Overblown: First, I have to say, you were my favorite performer I came across at Columbus OH’s Independent’s Day festival last summer, but I (and more importantly, our readers) don’t know anything about you. What’s your background here in Ohio and what was your introduction to Hip Hop?

Hafrican: I was born in Columbus, Ohio. I moved to Newark, Ohio when I was 2. I started playing the drums at the age of 3, so music has been a huge part of my life for as long as I can remember. In 5th grade I joined the school band because I really wanted to learn how to read music. This definitely helped me comprehend how different instruments worked together to form songs.

I joined a band called Amorphia when I got to high school, I also Joined the drum-line to further my percussion skills. The band I was in (Amorphia) played all original music, no covers, so I think that has a lot to do with why I am so passionate about being original. Eventually the band split up and I helped start a hip hop duo called A-List with the bass player from Amorphia. A-List was my first experience with making beats and writing lyrics. We would go to as many open mics as we could find just to get a chance to perform. We soon found ourselves rocking lots of shows, and opening up for national acts, one of the bigger shows was Wale. We made 3 albums before going our separate ways. “Ghost And The Darkness”, “Like This”, and “Black Sheep Of High St” which was never released.

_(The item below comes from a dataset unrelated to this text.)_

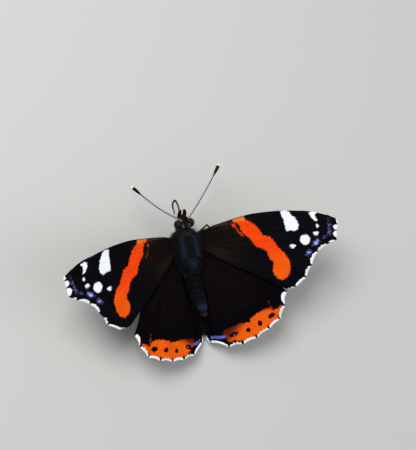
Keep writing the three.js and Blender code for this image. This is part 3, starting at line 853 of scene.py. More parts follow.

I had already made a name for myself as Hafrican of A-List, so I figured transitioning into a solo career would be easier. I produced 7 out of 11 beats on my first solo project titled Strange Arrangements, which ended up getting nominated for album of the year at the Ohio Hip Hop Awards. My 2nd solo Project is titled Underground Madness, I ended up producing 7 out of 13 of the tracks on that album. I shot videos for a few of the tracks from that project, “Haf”, “Feeling Good”, “Underground Madness”, and “Get It Got It Good”. All of these videos can be found on YouTube.

O: Your newest album, The Paris Project, is the result of a transcontinental marriage with French artist, Goomar. How did you two even find each other?

H: Goomar, somehow through the magical power of the internet, came across my video “Feeling Good”, and decided to search me on facebook. He told me he really liked my style and was a producer from Paris and asked if I would want to collaborate on a track sometime. He sent me a link to his SoundCloud and I couldn’t believe how dope the beats were. We started chatting back and forth through Facebook messages then he eventually sent me a file with about 11 beats. I found myself really interested in 7 of the beats, so we decided it would be best to do a project together.

O: Was there a language barrier? How did you go about maintaining this collaboration and what methods did you use to pull this project together?

H: There was a little language barrier at first, but for the most part we just let the music do all the talking. We stayed in contact throughout the whole process and I would record at home and send him the progress through emails.

O: Did working with Goomar expand your background as an American Hip Hop artist? Who are your influences and musical inspirations?

H: I think it helped me get outside of my comfort zone because of our different styles, but I feel it molded together perfectly. Some of my influences have been Eric B and Rakim, Tribe Called Quest, Busta Rhymes, Biggie, Nas and many of the greats of hip hop. My musical inspirations are mostly life experiences and smoking a lot of weed hahahaha. (lots).

O: From the first listen, the sound mix quality is fucking excellent (I mean, it made my little Pontiac’s windows rattle while negotiating snow this winter, and my headphones really really like it.), who recorded and produced this album? How did the recording process change you as an artist?

H: I recorded and mixed the whole album in my spare bedroom using fairly cheap equipment. I’m still learning how to record and mix so at the end of the day I have no idea what I’m doing but have a lot of fun doing it. Goomar produced all of the beats for this project. Anytime I record I learn more and more, the recording process always helps me grow and try to think of different ways of how to do things.

O: You possess an awesome ability for speed and flow. How does your speech pattern influence your writing? Do you free verse or write first without beat?

H: I like to say that I rap like I play the drums. I like to spazz out on the beat, trying to fill in as many syllables as possible. I like to write to a beat so I can take full advantage of every rest and rhythm.

O: What is your writing background? Do you use your poetry in other formats?

H: I don’t really have a writing background aside from making up stupid songs as a kid, lol. I’d say the farthest my poetry goes in other formats is saying ridiculous stuff on Facebook and Twitter.

O: Where can we see Hafrican and Goomar this year? How can our readers find Paris Project so they can buy it and love it this February?

H: Unfortunately I’m not sure when you will get to see the both of us together but maybe one day we will be able to do a show together, that would be crazy! The Paris Project will be available online at for free download Tuesday February 17th. You can also get all of my other albums on there for free. The album release party will be at Double Happiness in Columbus, Ohio.  I just want to be heard.